# What to produce:
Only the lines from the one containing "body_shell();" through the one containing "if empty is" are wanted. Give them again exactly, both ends included.

# Available data:
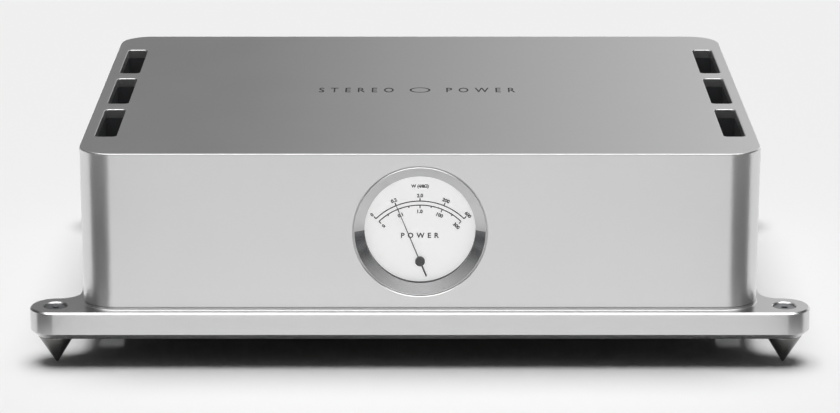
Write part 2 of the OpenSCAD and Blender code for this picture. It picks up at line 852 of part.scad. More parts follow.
// Fluted clamping nut
module post_nut() {
  low = collar_t + washer_t + 0.2;
  color("gold") difference() {
    translate([0, 0, low]) {
      cylinder(h = nut_l, r = 8.6);
      translate([0, 0, 2]) cylinder(h = nut_l - 4, r = 9.2);
    }
    translate([0, 0, low - 1]) cylinder(h = nut_l + 2, r = post_r + fit);
    for (i = [0:11])
      rotate([0, 0, 30 * i]) translate([10.1, 0, low + 1.9]) cylinder(h = nut_l - 3.8, r = 1.5);
  }
}

// Three-pin mains socket with the fuse drawer's slot below it
module mains_inlet() {
  color([0.15, 0.15, 0.15]) on_panel(0, 0) {
    difference() {
      union() {
        translate([0, -inlet_mid_z, 0]) linear_extrude(2) rounded_rect(50, 35, 5);
        span([-14, -inlet_z - 10, -22], [14, -drawer_z + 6, 1]);
      }
      translate([0, -inlet_z, -14]) linear_extrude(17)
        polygon([[-12.2, 8.3], [12.2, 8.3], [12.2, -4], [8, -8.3], [-8, -8.3], [-12.2, -4]]);
      span([-12.15, -drawer_z - 4.15, -21], [12.15, -drawer_z + 4.15, 3]);
      for (s = [-1, 1])
        translate([s * 20, -inlet_mid_z, -1]) cylinder(h = 4, r = 1.6);
    }
    for (x = [-7, 7])
      translate([x, -inlet_z - 1, -15]) span([-1, -2, 0], [1, 2, 13]);
    translate([0, -inlet_z - 4.5, -15]) span([-1, -2, 0], [1, 2, 14]);
  }
}

// Drawer with a finger lip and a trough for the fuse
module fuse_drawer() {
  color([0.25, 0.25, 0.25]) on_panel(0, drawer_z) difference() {
    union() {
      span([-12, -4, -20], [12, 4, 2.1]);
      span([-12, -4, 2], [12, 4, 3.4]);
    }
    span([-9, -6, -18], [9, 2.7, -6]);
    span([-5, 1.5, 2.6], [5, 5, 5]);
  }
}

module mains_fuse() {
  color("lightcyan") on_panel(0, drawer_z)
    translate([-8.9, 0.1, -12]) rotate([0, 90, 0]) cylinder(h = 17.8, r = 2.5);
}

// Rocker switch: the frame snaps into the panel, the rocker tips on two stub pins
module rocker_frame() {
  color([0.15, 0.15, 0.15]) on_panel(0, rocker_z) difference() {
    union() {
      linear_extrude(2) rounded_rect(24, 29.6, 2);
      span([-11, -12.5, -16], [11, 12.5, 1]);
    }
    span([-9.3, -11.9, -10], [9.3, 11.9, 3]);
    translate([0, 0, -0.5]) rotate([0, 90, 0]) cylinder(h = 21.4, r = 1.5 + fit, center = true);
  }
}

module power_rocker() {
  color("black") on_panel(0, rocker_z) translate([0, 0, -0.5]) rotate([-8, 0, 0]) {
    rotate([90, 0, 90]) linear_extrude(18, center = true)
      polygon([[-9, -4], [-10.4, 5], [0, 2.6], [10.4, 5], [9, -4]]);
    rotate([0, 90, 0]) cylinder(h = 21, r = 1.5, center = true);
  }
}

// ---------- Fasteners ----------

// Socket-head screw along +z, its head starting at 0
module cap_screw(r, l, head_r, head_h, hex_r) {
  difference() {
    union() {
      cylinder(h = head_h, r = head_r);
      cylinder(h = head_h + l, r = r);
    }
    translate([0, 0, -1]) cylinder(h = 1 + head_h * 0.6, r = hex_r, $fn = 6);
  }
}

module rear_screws() {
  color("dimgray") {
    at_rear_screws() translate([0, 0, 0.3]) cap_screw(1.5, 10, 2.8, 2.9, 1.3);
    at_connector_screws() translate([0, 0, 3.6]) mirror([0, 0, 1]) cap_screw(1.5, 8, 2.6, 1.6, 1.2);
  }
}

module base_screws() {
  color("dimgray") at_base_screws() translate([0, 0, 4]) cap_screw(2, 26, 3.6, 4, 1.7);
}

// Screws of the flat boards and the rectifiers
module board_screws() {
  color("silver") {
    at_flat_board_corners() translate([0, 0, floor_z - 4]) {
      cylinder(h = board_z - floor_z + 4 + board_t, r = board_screw_r);
      translate([0, 0, board_z - floor_z + 4 + board_t]) cylinder(h = 2.2, r = 2.8);
    }
    at_amp_board_corners() {
      translate([0, 0, -board_t]) cylinder(h = sink_in_x - amp_board_x + 6, r = board_screw_r);
      translate([0, 0, -board_t - 2.2]) cylinder(h = 2.2, r = 2.8);
    }
    for (s = [-1, 1])
      translate([s * bridge_at[0], bridge_at[1], floor_z - 4]) {
        cylinder(h = 14, r = board_screw_r);
        translate([0, 0, 14]) cylinder(h = 2.4, r = 3.2);
      }
  }
}

// ---------- Nodes ----------

body_shell();
base_plate();
rear_panel();
heatsink(-1);  // heatsink_left
heatsink(1);  // heatsink_right
for (i = [0:3]) {
  at_corner(i) spike();
  at_corner(i) level_screw();
  on_panel(POST_X[i], bay_z) post_washer();
  on_panel(POST_X[i], bay_z) post_nut();
}
meter_bezel();
bezel_insert();
meter_glass();
meter_spacer();
dial_plate();
needle();
moving_coil();
meter_magnet();
meter_can();
meter_clamp_ring();
meter_board();
transformer_core();
transformer_winding();
transformer_pads();
transformer_washer();
transformer_bolt();
supply_boards();
filter_capacitors();
capacitor_clamps();
bridge_rectifiers();
soft_start_board();
amplifier_boards();
output_transistors();
input_boards();
board_standoffs();
xlr_sockets();
xlr_latch(-1);  // xlr_latch_left
xlr_latch(1);  // xlr_latch_right
rca_sockets();
trigger_socket();
speaker_posts();
mains_inlet();
fuse_drawer();
mains_fuse();
rocker_frame();
power_rocker();
rear_screws();
base_screws();
board_screws();
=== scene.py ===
# %% [markdown]
# # A stereo power amplifier with a wattmeter
#
# The amplifier is a seamless silver shell on a thick base plate. The plate has an ear at each corner,
# and a pointed steel foot under each ear. A round wattmeter looks out of the front, and the top has
# three vent slots on each side. The CAD model gives every size and place. This notebook gives the
# visible pieces their crisp edges and every surface its material, one piece at a time.

# %% Load the frame
import json
from math import cos, pi, radians, sin, tan

import bmesh
import bpy
from mathutils import Matrix, Vector


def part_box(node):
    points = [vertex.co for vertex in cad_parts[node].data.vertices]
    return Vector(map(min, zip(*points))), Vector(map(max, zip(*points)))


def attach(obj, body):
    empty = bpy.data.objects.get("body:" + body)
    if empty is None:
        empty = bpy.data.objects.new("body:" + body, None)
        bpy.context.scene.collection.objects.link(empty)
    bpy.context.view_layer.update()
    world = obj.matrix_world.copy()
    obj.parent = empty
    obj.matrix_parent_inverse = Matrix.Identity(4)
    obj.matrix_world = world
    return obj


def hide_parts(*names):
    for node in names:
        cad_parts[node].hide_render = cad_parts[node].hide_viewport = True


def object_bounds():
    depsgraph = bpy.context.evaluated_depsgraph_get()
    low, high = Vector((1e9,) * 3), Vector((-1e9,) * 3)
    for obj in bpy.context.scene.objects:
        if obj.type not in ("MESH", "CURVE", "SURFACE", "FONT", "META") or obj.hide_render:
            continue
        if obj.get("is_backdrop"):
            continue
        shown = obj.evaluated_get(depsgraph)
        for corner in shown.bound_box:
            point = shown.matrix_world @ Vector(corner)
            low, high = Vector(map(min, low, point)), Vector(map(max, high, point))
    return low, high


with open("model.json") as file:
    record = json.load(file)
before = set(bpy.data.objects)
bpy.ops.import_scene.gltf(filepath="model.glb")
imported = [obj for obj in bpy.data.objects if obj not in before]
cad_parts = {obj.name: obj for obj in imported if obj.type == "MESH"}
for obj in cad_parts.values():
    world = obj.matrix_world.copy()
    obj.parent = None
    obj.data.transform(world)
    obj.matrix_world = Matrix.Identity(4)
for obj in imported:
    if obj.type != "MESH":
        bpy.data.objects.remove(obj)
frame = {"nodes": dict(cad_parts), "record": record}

scene = bpy.context.scene
MM = 0.001
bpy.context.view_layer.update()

# %% [markdown]
# ## Measuring the frame
#
# Every place comes from the frame, so that a change in the CAD moves the pieces too. Each size is
# read from the box of a CAD node, in millimetres, because machined parts are drawn in millimetres.

# %% Sizes from the frame
def box_mm(node):
    """The lowest and the highest corner of a CAD node, in millimetres."""
    low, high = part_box(node)
    return low / MM, high / MM


def middle_mm(node):
    """The middle of a CAD node's box, in millimetres."""
    low, high = box_mm(node)
    return (low + high) / 2


shell_low, shell_high = box_mm("body_shell")
plate_low, plate_high = box_mm("base_plate")
front_y = shell_low.y
meter_z = middle_mm("meter_bezel").z
print("the shell's top is", round(shell_high.z, 1), "mm above the floor")

# %% [markdown]
# ## Colour and node helpers
#
# A paint chart gives sRGB values, but the renderer adds light linearly, so one function turns a hex
# value into linear red, green and blue. The other helper adds a shader node with its settings and
# its links, which keeps each material short enough to read in one look.

# %% Helpers for materials
def linear(code):
    """A linear RGBA colour from an sRGB hex code such as '#D9DADC'."""
    channels = [int(code[i:i + 2], 16) / 255 for i in (1, 3, 5)]
    return [c / 12.92 if c <= 0.04045 else ((c + 0.055) / 1.055) ** 2.4 for c in channels] + [1.0]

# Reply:
body_shell();
base_plate();
rear_panel();
heatsink(-1);  // heatsink_left
heatsink(1);  // heatsink_right
for (i = [0:3]) {
  at_corner(i) spike();
  at_corner(i) level_screw();
  on_panel(POST_X[i], bay_z) post_washer();
  on_panel(POST_X[i], bay_z) post_nut();
}
meter_bezel();
bezel_insert();
meter_glass();
meter_spacer();
dial_plate();
needle();
moving_coil();
meter_magnet();
meter_can();
meter_clamp_ring();
meter_board();
transformer_core();
transformer_winding();
transformer_pads();
transformer_washer();
transformer_bolt();
supply_boards();
filter_capacitors();
capacitor_clamps();
bridge_rectifiers();
soft_start_board();
amplifier_boards();
output_transistors();
input_boards();
board_standoffs();
xlr_sockets();
xlr_latch(-1);  // xlr_latch_left
xlr_latch(1);  // xlr_latch_right
rca_sockets();
trigger_socket();
speaker_posts();
mains_inlet();
fuse_drawer();
mains_fuse();
rocker_frame();
power_rocker();
rear_screws();
base_screws();
board_screws();
=== scene.py ===
# %% [markdown]
# # A stereo power amplifier with a wattmeter
#
# The amplifier is a seamless silver shell on a thick base plate. The plate has an ear at each corner,
# and a pointed steel foot under each ear. A round wattmeter looks out of the front, and the top has
# three vent slots on each side. The CAD model gives every size and place. This notebook gives the
# visible pieces their crisp edges and every surface its material, one piece at a time.

# %% Load the frame
import json
from math import cos, pi, radians, sin, tan

import bmesh
import bpy
from mathutils import Matrix, Vector


def part_box(node):
    points = [vertex.co for vertex in cad_parts[node].data.vertices]
    return Vector(map(min, zip(*points))), Vector(map(max, zip(*points)))


def attach(obj, body):
    empty = bpy.data.objects.get("body:" + body)
    if empty is None:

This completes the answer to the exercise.